Victoria Broxton

Victoria Broxton graduated from Duncan of Jordanstone College of Art in 2000, followed by a Masters of Fine Art in 2004.

She says about her work:

The human body has long inspired artists and representations of it can be found in many of the world’s greatest works of art.

Such works could not have been produced without meticulous study and observation. Nowadays, figure drawing is in danger of being regarded as an outmoded means of artistic expression.

The demise of life drawing in our art institutions is lamentable, because the disciplines it teaches underpin most of our visual language and these are very often productively transferred to other areas of art and design.


As artists, we use visual information to convey our innermost thoughts and ideas. The human form and condition, have been used continuously by artists down through the ages to convey a wealth of such information, and how to communicate this to the viewer is one of the most difficult challenges an artist can face.


So central is the human form to the history of art that it inevitably became an accepted standard against which draftsmen tested and sharpened essential drawing skills’.

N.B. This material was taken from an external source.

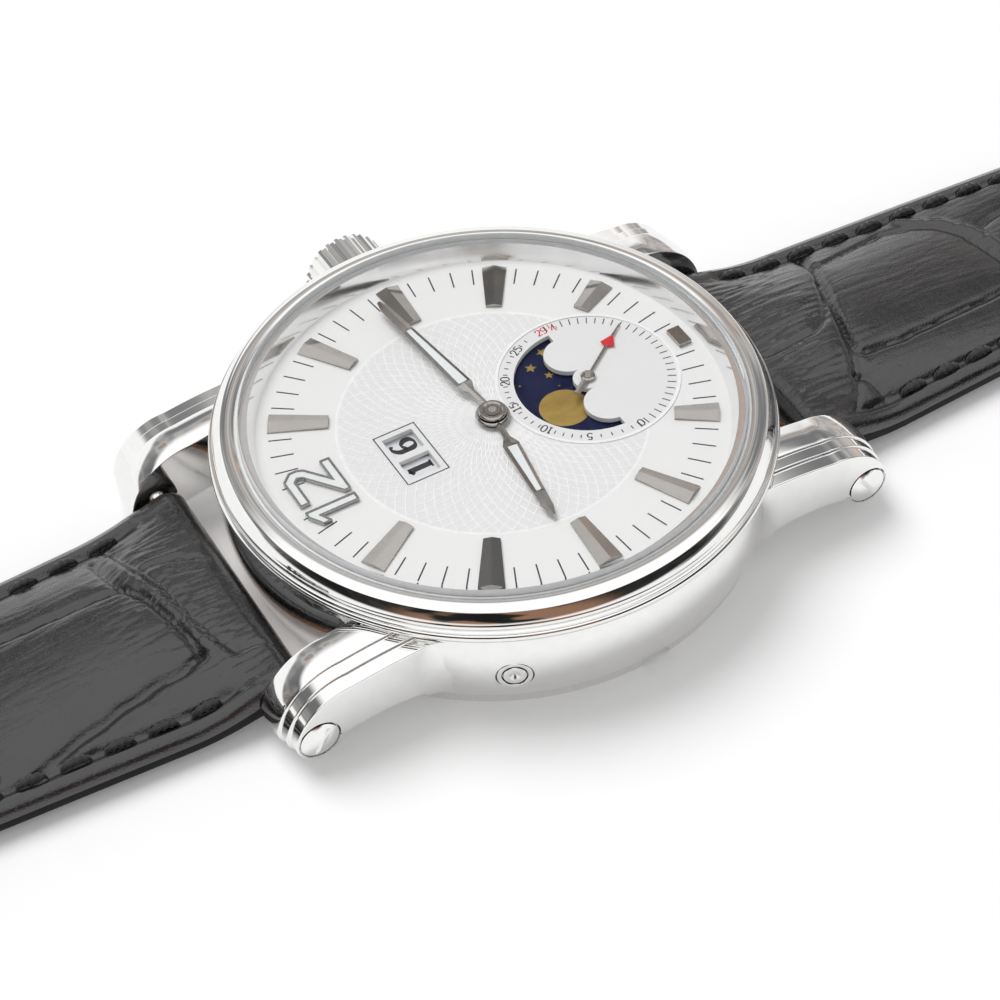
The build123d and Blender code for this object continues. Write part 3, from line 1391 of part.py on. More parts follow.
os.makedirs("parts", exist_ok=True)
for name, make in PARTS.items():
    export_step(make(), os.path.join("parts", name + ".step"))
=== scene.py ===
"""Dress a moon phase wristwatch on its CAD frame.

Pieces are shaped in millimetres and made in metres, where the frame has them: Z = 0 is the
case back, +Y is 12 o'clock and +X is 3 o'clock. Clock angles run clockwise from 12 o'clock.
"""

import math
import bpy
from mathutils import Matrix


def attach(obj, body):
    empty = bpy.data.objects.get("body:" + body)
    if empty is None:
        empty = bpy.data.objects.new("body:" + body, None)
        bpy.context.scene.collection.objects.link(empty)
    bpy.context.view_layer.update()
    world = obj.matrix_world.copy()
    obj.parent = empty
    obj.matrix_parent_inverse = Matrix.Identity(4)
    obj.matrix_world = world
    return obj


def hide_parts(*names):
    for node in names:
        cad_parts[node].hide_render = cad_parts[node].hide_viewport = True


bl_info = {
    "name": "Moon phase watch",
    "version": (1, 0, 0),
    "blender": (4, 5, 0),
    "location": "3D View > Sidebar > Watch",
    "description": "Finishes, dial work, straps and studio for a moon phase watch",
    "category": "Object",
}

import bmesh
import bpy
import numpy as np
from bpy.props import FloatProperty, FloatVectorProperty, IntProperty, PointerProperty
from mathutils import Matrix, Vector, noise
from mathutils.geometry import tessellate_polygon

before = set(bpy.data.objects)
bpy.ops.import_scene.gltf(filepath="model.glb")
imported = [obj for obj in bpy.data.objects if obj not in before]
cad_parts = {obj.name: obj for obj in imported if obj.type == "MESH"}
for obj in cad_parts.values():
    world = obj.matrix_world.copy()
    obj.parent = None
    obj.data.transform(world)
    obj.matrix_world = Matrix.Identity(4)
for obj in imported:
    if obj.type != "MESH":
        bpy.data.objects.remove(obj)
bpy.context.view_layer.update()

MM = 0.001

# Case sizes in millimetres. They repeat the CAD model's, apart from those with a comment
BACK_LIP = 1.0
BACK_SEAT = 2.4
BACK_RING_TOP = 1.6
FLANGE_LOW = 7.75
DIAL_TOP = 8.5
BEZEL_FOOT_TOP = 8.8
BEZEL_TOP = 10.15
CASE_FOOT_R = 20.45
CASE_BULGE_R = 21.2
CASE_TOP_R = 20.8
CAVITY_R = 18.6
THREAD_R = 17.8
FLANGE_R = 21.45
FLANGE_EDGE = 0.25
FOOT_R = 21.3
BEZEL_R = 21.1
BEZEL_CROWN_R = 20.2
BEZEL_BORE_R = 19.25
BEZEL_FOOT_BOW = (21.085, 9.02)         # the band's face is slanted more than the CAD model's
BEZEL_FACE = ((21.0, 9.2), (20.776, 9.626), (20.5, 10.02))
BEZEL_HEAD_BOW = (20.37, 10.11)
BEZEL_CROWN = 0.08
GLASS_SEAT_R = 17.8
GLASS_SEAT = 9.9
GLASS_R = 19.05             # smaller than the CAD model's, to leave room for the collar
GASKET_R = 19.28
GASKET_TOP = 10.1
GLASS_EDGE_TOP = 10.45
GLASS_RIM_R = 18.9
GLASS_RIM_TOP = 10.75
GLASS_TOP = 11.85
GLASS_UNDER = 10.85
GLASS_PLAY = 0.02           # keeps the glass from lying in the very face of its seat
TUBE_R = 1.1
STEM_Z = 4.9
CORRECTOR_ANGLE = 296.0
CORRECTOR_Z = 3.9
CORRECTOR_RING_R = 1.4
CORRECTOR_SEAT = 19.9
CORRECTOR_FACE = 21.15
CORRECTOR_BORE = 0.95
CORRECTOR_HEAD = 0.55
CORRECTOR_DIMPLE = (0.42, 0.24)     # radius and depth, a cone
CORRECTOR_GAP = 0.1         # dark ring around the sleeve and around the head
CORRECTOR_EDGE = 0.07
CORRECTOR_STEPS = 64
BAR_Y = 23.3
BAR_Z = 2.6
LUG_IN = 11.1
LUG_BAND_END = 13.8
LUG_RIDGE_END = 14.8
LUG_OUT = 15.9
LUG_STEP = 0.25
BULB_R = 1.8
LUG_ROOT_Y = 13.5
LUG_ROOT_TOP = 7.22
LUG_ROOT_LOW = 1.95
LUG_ARCH = 0.55
LUG_SHOULDER_Y = 20.2
LUG_SHOULDER_DROP = 0.55
LUG_BROW = 0.55
SCREW_SINK_R = 1.66         # wider than the CAD model's, so that its dark ring shows
SCREW_SINK = 0.55
WEB_ROWS = 13
WEB_STEPS = 8
WEB_PINCH = 0.16            # how much a lug's web narrows at its two ends
BORE_STEPS = 48

# Dial, hands and discs
SUB_Y = -8.3
SUB_EDGE_R = 7.1
GUILLOCHE_IN = 1.35
GUILLOCHE_OUT = 11.6
GUILLOCHE_ARC_R = 8.5
GUILLOCHE_STEPS = 60
DATE_FRAME = (-2.75, 5.2, 2.88, 8.7)
TICK_IN = 15.1
TICK_OUT = 16.85
SUB_TICK_OUT = 6.7
SUB_TICK_IN = 6.05
AGE_RADIUS = 6.3
AGE_HEIGHT = 0.68
AGE_TICK = 0.34
AGE_ADVANCE = 0.72          # from figure to figure, as a share of their height
AGE_PEN = (0.16, 0.1)       # width of a figure's upright and level strokes
HALF_PEN = (0.18, 0.1)
HAND_THICK = 0.2
HOUR_HAND = {"low": 8.95, "length": 11.4, "hub": 1.3, "bore": 0.9, "angle": 277.0,
             "slot_end": 8.8}
MINUTE_HAND = {"low": 9.3, "length": 15.2, "hub": 1.1, "bore": 0.6, "angle": 84.0,
               "slot_end": 11.1}
HAND_NECK = 0.5
HAND_NECK_END = 2.7
HAND_SHOULDER = 3.5
HAND_WIDE = 1.3
HAND_TIP_WIDE = 0.62
HAND_TIP = 0.9
HAND_RIM = 0.24
HAND_EDGE = 0.4             # height of a hand's side, as a share of its thickness
HAND_CREST = 0.02           # half width of its crest, as a share of its half width
HAND_SHARP = 20.0
LUME_GAP = 0.02
SECONDS_LOW = 8.66
SECONDS_THICK = 0.12
SECONDS_ANGLE = 144.0
SECONDS_HUB_R = 0.57
SECONDS_BORE = 0.22
SECONDS_LENGTH = 6.2
ARROW_BACK = 3.55
ARROW_FRONT = 4.75
ARROW_WIDE = 1.15
TAIL_LENGTH = 2.05
TAIL_WIDE = 0.5
NEEDLE_WIDE = 0.2
MOON_TOP = 7.96
MOON_ORBIT = 3.2
MOON_R = 1.95
MOON_ANGLE = 115.8          # of the moon that shows, counterclockwise from 3 o'clock
DATE_TOP = 7.66
DATE_CARD_TOP = 7.98
DATE_DISC_R = 5.3
DATE_DISC_X = 5.5
DATE_Y = 6.95
DATE_ORBIT = 4.17
DATE_SHIFT = (0.16, -0.08)  # centres a figure in its window as the camera sees it
DATE_FIGURE = 1.9
DATE_PEN = (0.26, 0.09)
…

As we become more engaged with technology, we humans are becoming ‘mind heavy’ and are losing the ability to stay connected with our own bodies.


Focusing on the human figure with the understanding that it is the most expressive vehicle in which to represent the human condition, I am interested in creating artworks that also serve to embody my deeper interests of Anatomy, Eastern philosophy, and Movement practices and I have continually tried to capture the essence of each within my work.